■ **OBJECTIVE**
Write out the whole listing again, exactly.
+---+
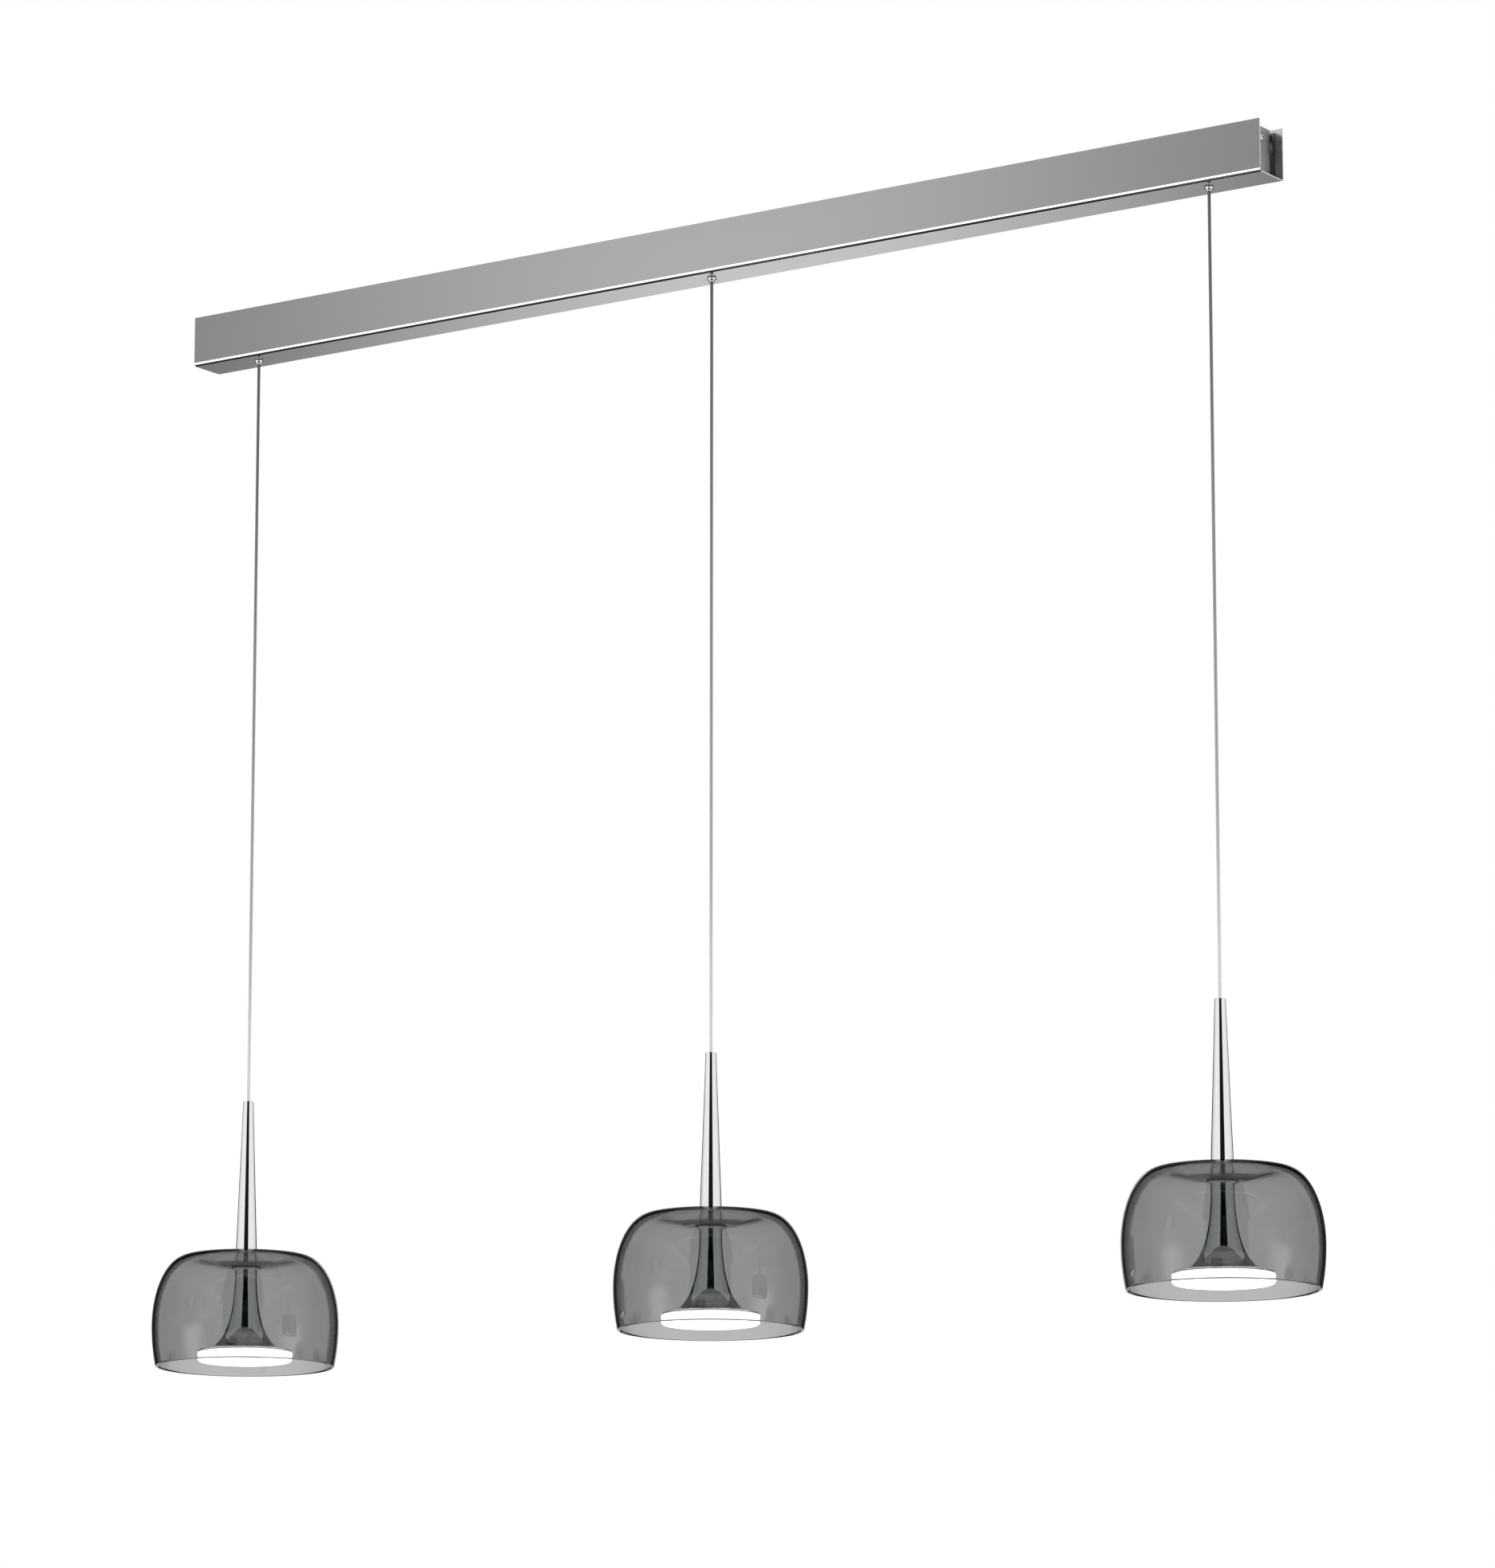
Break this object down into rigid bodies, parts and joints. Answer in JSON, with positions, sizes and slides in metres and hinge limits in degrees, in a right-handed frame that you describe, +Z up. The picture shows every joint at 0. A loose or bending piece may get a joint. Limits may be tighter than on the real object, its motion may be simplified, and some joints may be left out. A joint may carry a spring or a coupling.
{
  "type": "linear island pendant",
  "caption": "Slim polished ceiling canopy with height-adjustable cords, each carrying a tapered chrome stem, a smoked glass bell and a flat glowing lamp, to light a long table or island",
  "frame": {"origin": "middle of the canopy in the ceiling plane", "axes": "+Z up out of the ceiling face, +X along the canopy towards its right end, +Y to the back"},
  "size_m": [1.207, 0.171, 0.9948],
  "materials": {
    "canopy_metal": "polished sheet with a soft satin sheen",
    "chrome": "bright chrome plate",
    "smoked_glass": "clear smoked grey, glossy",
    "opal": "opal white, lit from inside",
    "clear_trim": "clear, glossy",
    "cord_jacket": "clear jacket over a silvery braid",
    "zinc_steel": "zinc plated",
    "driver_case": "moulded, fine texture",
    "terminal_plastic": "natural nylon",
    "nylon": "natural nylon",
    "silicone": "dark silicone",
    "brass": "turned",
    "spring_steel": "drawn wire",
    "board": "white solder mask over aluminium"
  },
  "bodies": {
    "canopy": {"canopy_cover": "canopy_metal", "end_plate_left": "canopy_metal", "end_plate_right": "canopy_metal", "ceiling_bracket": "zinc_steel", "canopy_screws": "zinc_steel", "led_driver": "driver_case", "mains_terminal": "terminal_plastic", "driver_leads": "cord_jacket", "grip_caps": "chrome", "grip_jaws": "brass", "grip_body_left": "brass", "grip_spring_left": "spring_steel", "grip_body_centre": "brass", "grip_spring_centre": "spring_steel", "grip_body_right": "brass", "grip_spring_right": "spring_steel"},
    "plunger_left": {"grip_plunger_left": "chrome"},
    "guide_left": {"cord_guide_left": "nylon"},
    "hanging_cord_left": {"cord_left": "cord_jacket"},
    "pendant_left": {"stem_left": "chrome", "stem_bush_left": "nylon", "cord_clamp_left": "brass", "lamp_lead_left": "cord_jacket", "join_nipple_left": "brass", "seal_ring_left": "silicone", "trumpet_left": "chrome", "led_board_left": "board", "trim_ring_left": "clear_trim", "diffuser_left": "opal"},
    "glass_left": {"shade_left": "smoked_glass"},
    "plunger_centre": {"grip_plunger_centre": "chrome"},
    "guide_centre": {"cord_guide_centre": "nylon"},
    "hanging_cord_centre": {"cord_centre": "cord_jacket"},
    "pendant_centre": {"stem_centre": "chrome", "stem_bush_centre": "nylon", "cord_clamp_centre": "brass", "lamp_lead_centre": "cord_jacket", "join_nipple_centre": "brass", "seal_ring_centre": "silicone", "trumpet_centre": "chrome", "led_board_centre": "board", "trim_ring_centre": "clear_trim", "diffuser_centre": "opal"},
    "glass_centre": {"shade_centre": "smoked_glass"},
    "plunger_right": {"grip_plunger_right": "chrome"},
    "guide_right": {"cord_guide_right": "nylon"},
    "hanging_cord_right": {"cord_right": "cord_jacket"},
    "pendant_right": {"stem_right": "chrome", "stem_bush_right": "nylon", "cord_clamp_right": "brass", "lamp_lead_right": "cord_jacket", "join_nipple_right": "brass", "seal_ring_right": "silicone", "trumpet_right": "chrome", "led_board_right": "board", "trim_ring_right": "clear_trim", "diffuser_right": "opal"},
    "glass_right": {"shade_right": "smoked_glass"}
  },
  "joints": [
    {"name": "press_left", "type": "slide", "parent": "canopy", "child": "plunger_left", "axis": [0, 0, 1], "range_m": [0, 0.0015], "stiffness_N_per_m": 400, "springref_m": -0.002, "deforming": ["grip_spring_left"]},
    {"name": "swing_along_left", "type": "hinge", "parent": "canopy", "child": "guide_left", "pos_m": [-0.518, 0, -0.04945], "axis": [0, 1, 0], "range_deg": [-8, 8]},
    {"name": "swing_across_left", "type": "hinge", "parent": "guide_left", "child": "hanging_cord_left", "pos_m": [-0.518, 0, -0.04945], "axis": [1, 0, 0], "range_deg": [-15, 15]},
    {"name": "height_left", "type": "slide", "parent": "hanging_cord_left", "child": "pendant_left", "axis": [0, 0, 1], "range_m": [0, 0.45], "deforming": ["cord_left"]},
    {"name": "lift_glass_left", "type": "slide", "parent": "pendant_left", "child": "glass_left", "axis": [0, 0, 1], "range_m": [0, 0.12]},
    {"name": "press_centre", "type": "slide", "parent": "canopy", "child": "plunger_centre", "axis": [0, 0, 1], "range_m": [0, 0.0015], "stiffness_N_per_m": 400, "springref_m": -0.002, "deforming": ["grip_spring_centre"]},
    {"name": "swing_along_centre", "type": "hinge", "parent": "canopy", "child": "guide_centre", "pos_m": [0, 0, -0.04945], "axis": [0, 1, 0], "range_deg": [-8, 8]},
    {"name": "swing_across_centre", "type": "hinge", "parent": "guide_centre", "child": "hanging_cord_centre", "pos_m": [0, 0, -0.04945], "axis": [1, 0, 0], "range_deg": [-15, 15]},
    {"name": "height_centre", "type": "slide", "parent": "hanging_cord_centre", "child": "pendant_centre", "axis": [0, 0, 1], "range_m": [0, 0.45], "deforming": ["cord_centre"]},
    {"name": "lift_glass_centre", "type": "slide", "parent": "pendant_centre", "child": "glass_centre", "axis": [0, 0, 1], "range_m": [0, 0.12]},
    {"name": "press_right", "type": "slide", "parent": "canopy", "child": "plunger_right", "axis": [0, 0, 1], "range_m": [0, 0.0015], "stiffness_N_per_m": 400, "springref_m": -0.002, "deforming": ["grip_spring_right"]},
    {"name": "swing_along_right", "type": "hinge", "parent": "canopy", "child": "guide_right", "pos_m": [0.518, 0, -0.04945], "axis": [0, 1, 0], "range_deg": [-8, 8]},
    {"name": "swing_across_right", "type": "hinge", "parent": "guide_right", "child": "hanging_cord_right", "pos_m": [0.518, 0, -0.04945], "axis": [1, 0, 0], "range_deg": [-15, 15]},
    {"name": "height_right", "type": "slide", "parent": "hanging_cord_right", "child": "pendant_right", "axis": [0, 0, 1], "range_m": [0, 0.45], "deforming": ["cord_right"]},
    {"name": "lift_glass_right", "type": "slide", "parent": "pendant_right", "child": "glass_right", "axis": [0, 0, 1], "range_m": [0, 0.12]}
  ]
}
+---+
■ **THE ANSWER**
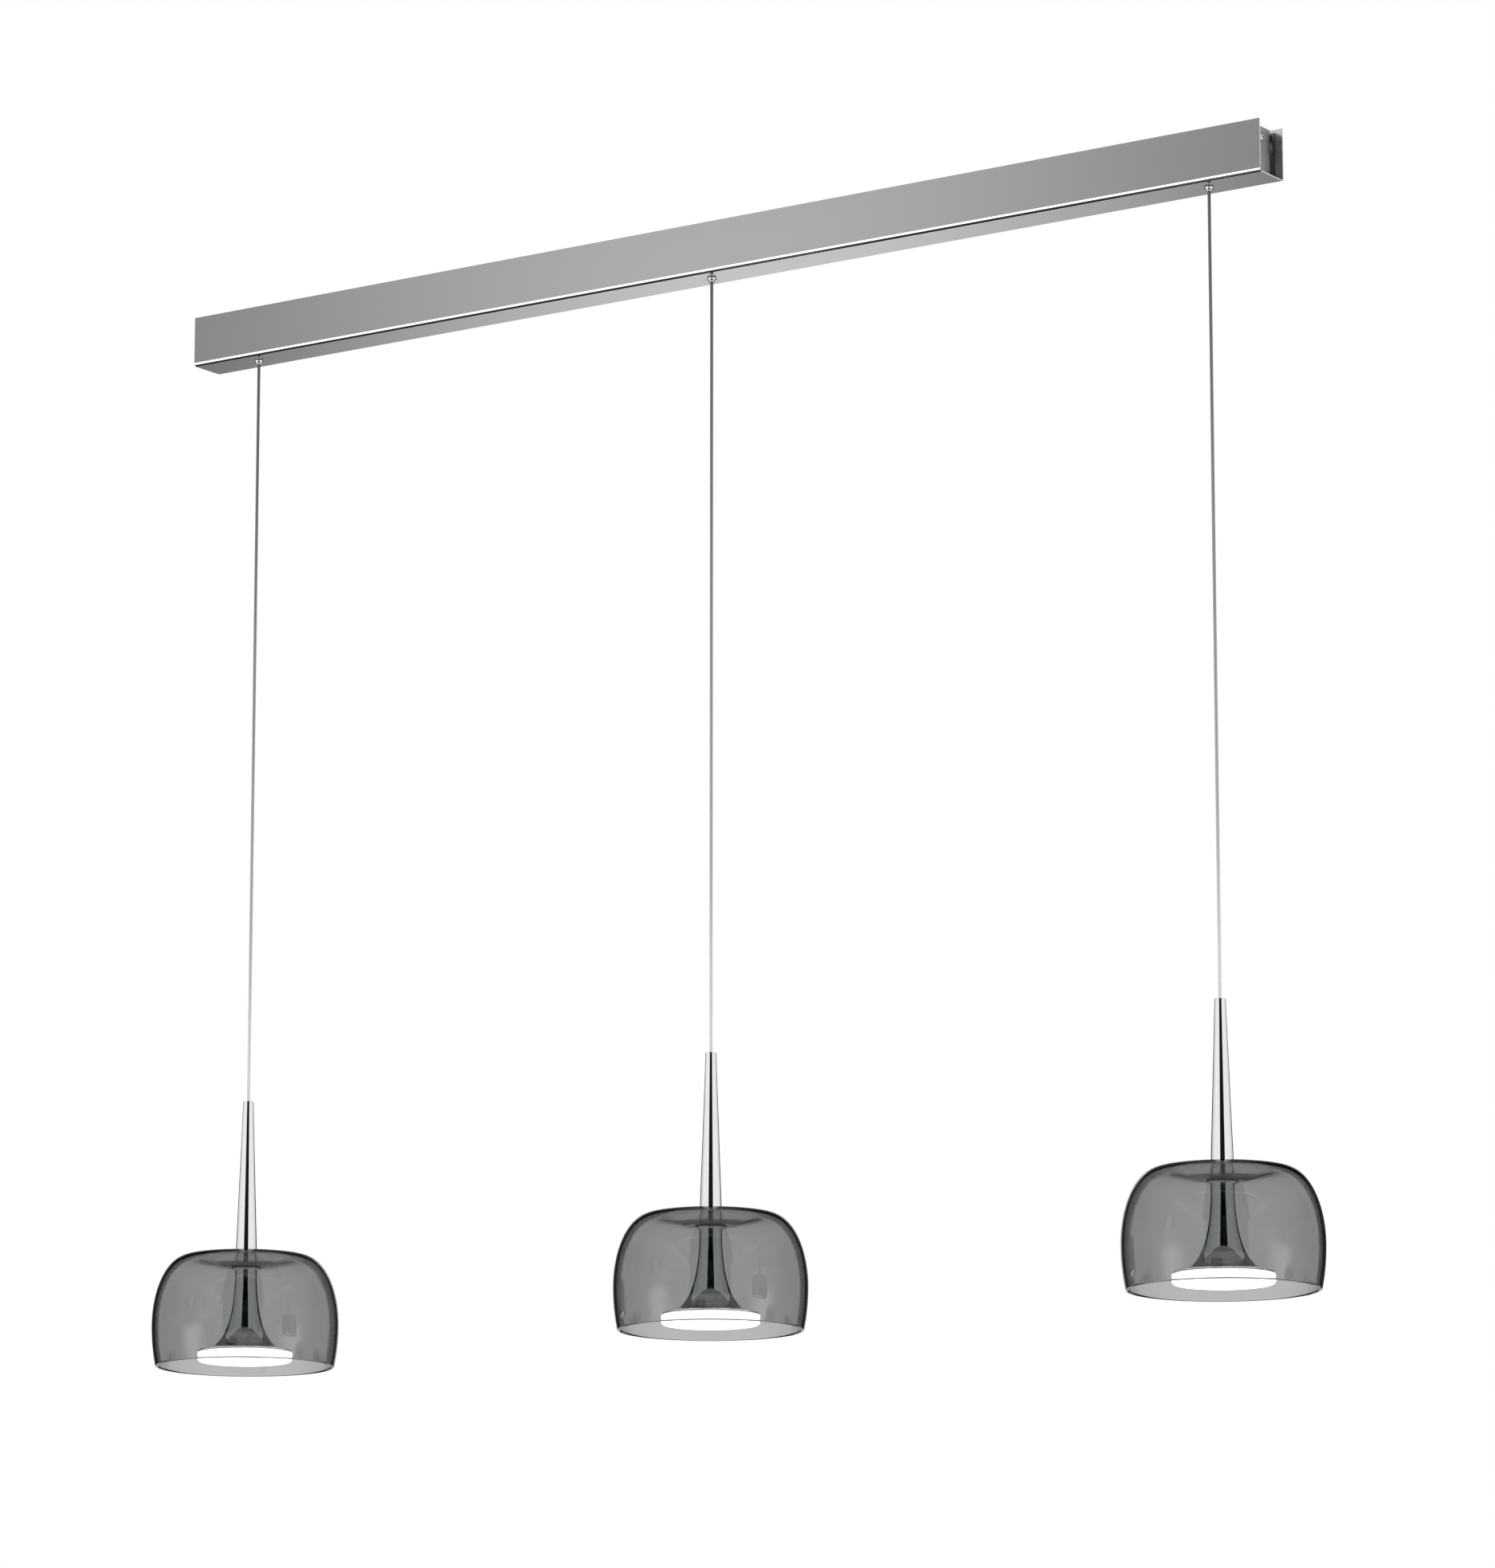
Break this object down into rigid bodies, parts and joints. Answer in JSON, with positions, sizes and slides in metres and hinge limits in degrees, in a right-handed frame that you describe, +Z up. The picture shows every joint at 0. A loose or bending piece may get a joint. Limits may be tighter than on the real object, its motion may be simplified, and some joints may be left out. A joint may carry a spring or a coupling.
{
  "type": "linear island pendant",
  "caption": "Slim polished ceiling canopy with height-adjustable cords, each carrying a tapered chrome stem, a smoked glass bell and a flat glowing lamp, to light a long table or island",
  "frame": {"origin": "middle of the canopy in the ceiling plane", "axes": "+Z up out of the ceiling face, +X along the canopy towards its right end, +Y to the back"},
  "size_m": [1.207, 0.171, 0.9948],
  "materials": {
    "canopy_metal": "polished sheet with a soft satin sheen",
    "chrome": "bright chrome plate",
    "smoked_glass": "clear smoked grey, glossy",
    "opal": "opal white, lit from inside",
    "clear_trim": "clear, glossy",
    "cord_jacket": "clear jacket over a silvery braid",
    "zinc_steel": "zinc plated",
    "driver_case": "moulded, fine texture",
    "terminal_plastic": "natural nylon",
    "nylon": "natural nylon",
    "silicone": "dark silicone",
    "brass": "turned",
    "spring_steel": "drawn wire",
    "board": "white solder mask over aluminium"
  },
  "bodies": {
    "canopy": {"canopy_cover": "canopy_metal", "end_plate_left": "canopy_metal", "end_plate_right": "canopy_metal", "ceiling_bracket": "zinc_steel", "canopy_screws": "zinc_steel", "led_driver": "driver_case", "mains_terminal": "terminal_plastic", "driver_leads": "cord_jacket", "grip_caps": "chrome", "grip_jaws": "brass", "grip_body_left": "brass", "grip_spring_left": "spring_steel", "grip_body_centre": "brass", "grip_spring_centre": "spring_steel", "grip_body_right": "brass", "grip_spring_right": "spring_steel"},
    "plunger_left": {"grip_plunger_left": "chrome"},
    "guide_left": {"cord_guide_left": "nylon"},
    "hanging_cord_left": {"cord_left": "cord_jacket"},
    "pendant_left": {"stem_left": "chrome", "stem_bush_left": "nylon", "cord_clamp_left": "brass", "lamp_lead_left": "cord_jacket", "join_nipple_left": "brass", "seal_ring_left": "silicone", "trumpet_left": "chrome", "led_board_left": "board", "trim_ring_left": "clear_trim", "diffuser_left": "opal"},
    "glass_left": {"shade_left": "smoked_glass"},
    "plunger_centre": {"grip_plunger_centre": "chrome"},
    "guide_centre": {"cord_guide_centre": "nylon"},
    "hanging_cord_centre": {"cord_centre": "cord_jacket"},
    "pendant_centre": {"stem_centre": "chrome", "stem_bush_centre": "nylon", "cord_clamp_centre": "brass", "lamp_lead_centre": "cord_jacket", "join_nipple_centre": "brass", "seal_ring_centre": "silicone", "trumpet_centre": "chrome", "led_board_centre": "board", "trim_ring_centre": "clear_trim", "diffuser_centre": "opal"},
    "glass_centre": {"shade_centre": "smoked_glass"},
    "plunger_right": {"grip_plunger_right": "chrome"},
    "guide_right": {"cord_guide_right": "nylon"},
    "hanging_cord_right": {"cord_right": "cord_jacket"},
    "pendant_right": {"stem_right": "chrome", "stem_bush_right": "nylon", "cord_clamp_right": "brass", "lamp_lead_right": "cord_jacket", "join_nipple_right": "brass", "seal_ring_right": "silicone", "trumpet_right": "chrome", "led_board_right": "board", "trim_ring_right": "clear_trim", "diffuser_right": "opal"},
    "glass_right": {"shade_right": "smoked_glass"}
  },
  "joints": [
    {"name": "press_left", "type": "slide", "parent": "canopy", "child": "plunger_left", "axis": [0, 0, 1], "range_m": [0, 0.0015], "stiffness_N_per_m": 400, "springref_m": -0.002, "deforming": ["grip_spring_left"]},
    {"name": "swing_along_left", "type": "hinge", "parent": "canopy", "child": "guide_left", "pos_m": [-0.518, 0, -0.04945], "axis": [0, 1, 0], "range_deg": [-8, 8]},
    {"name": "swing_across_left", "type": "hinge", "parent": "guide_left", "child": "hanging_cord_left", "pos_m": [-0.518, 0, -0.04945], "axis": [1, 0, 0], "range_deg": [-15, 15]},
    {"name": "height_left", "type": "slide", "parent": "hanging_cord_left", "child": "pendant_left", "axis": [0, 0, 1], "range_m": [0, 0.45], "deforming": ["cord_left"]},
    {"name": "lift_glass_left", "type": "slide", "parent": "pendant_left", "child": "glass_left", "axis": [0, 0, 1], "range_m": [0, 0.12]},
    {"name": "press_centre", "type": "slide", "parent": "canopy", "child": "plunger_centre", "axis": [0, 0, 1], "range_m": [0, 0.0015], "stiffness_N_per_m": 400, "springref_m": -0.002, "deforming": ["grip_spring_centre"]},
    {"name": "swing_along_centre", "type": "hinge", "parent": "canopy", "child": "guide_centre", "pos_m": [0, 0, -0.04945], "axis": [0, 1, 0], "range_deg": [-8, 8]},
    {"name": "swing_across_centre", "type": "hinge", "parent": "guide_centre", "child": "hanging_cord_centre", "pos_m": [0, 0, -0.04945], "axis": [1, 0, 0], "range_deg": [-15, 15]},
    {"name": "height_centre", "type": "slide", "parent": "hanging_cord_centre", "child": "pendant_centre", "axis": [0, 0, 1], "range_m": [0, 0.45], "deforming": ["cord_centre"]},
    {"name": "lift_glass_centre", "type": "slide", "parent": "pendant_centre", "child": "glass_centre", "axis": [0, 0, 1], "range_m": [0, 0.12]},
    {"name": "press_right", "type": "slide", "parent": "canopy", "child": "plunger_right", "axis": [0, 0, 1], "range_m": [0, 0.0015], "stiffness_N_per_m": 400, "springref_m": -0.002, "deforming": ["grip_spring_right"]},
    {"name": "swing_along_right", "type": "hinge", "parent": "canopy", "child": "guide_right", "pos_m": [0.518, 0, -0.04945], "axis": [0, 1, 0], "range_deg": [-8, 8]},
    {"name": "swing_across_right", "type": "hinge", "parent": "guide_right", "child": "hanging_cord_right", "pos_m": [0.518, 0, -0.04945], "axis": [1, 0, 0], "range_deg": [-15, 15]},
    {"name": "height_right", "type": "slide", "parent": "hanging_cord_right", "child": "pendant_right", "axis": [0, 0, 1], "range_m": [0, 0.45], "deforming": ["cord_right"]},
    {"name": "lift_glass_right", "type": "slide", "parent": "pendant_right", "child": "glass_right", "axis": [0, 0, 1], "range_m": [0, 0.12]}
  ]
}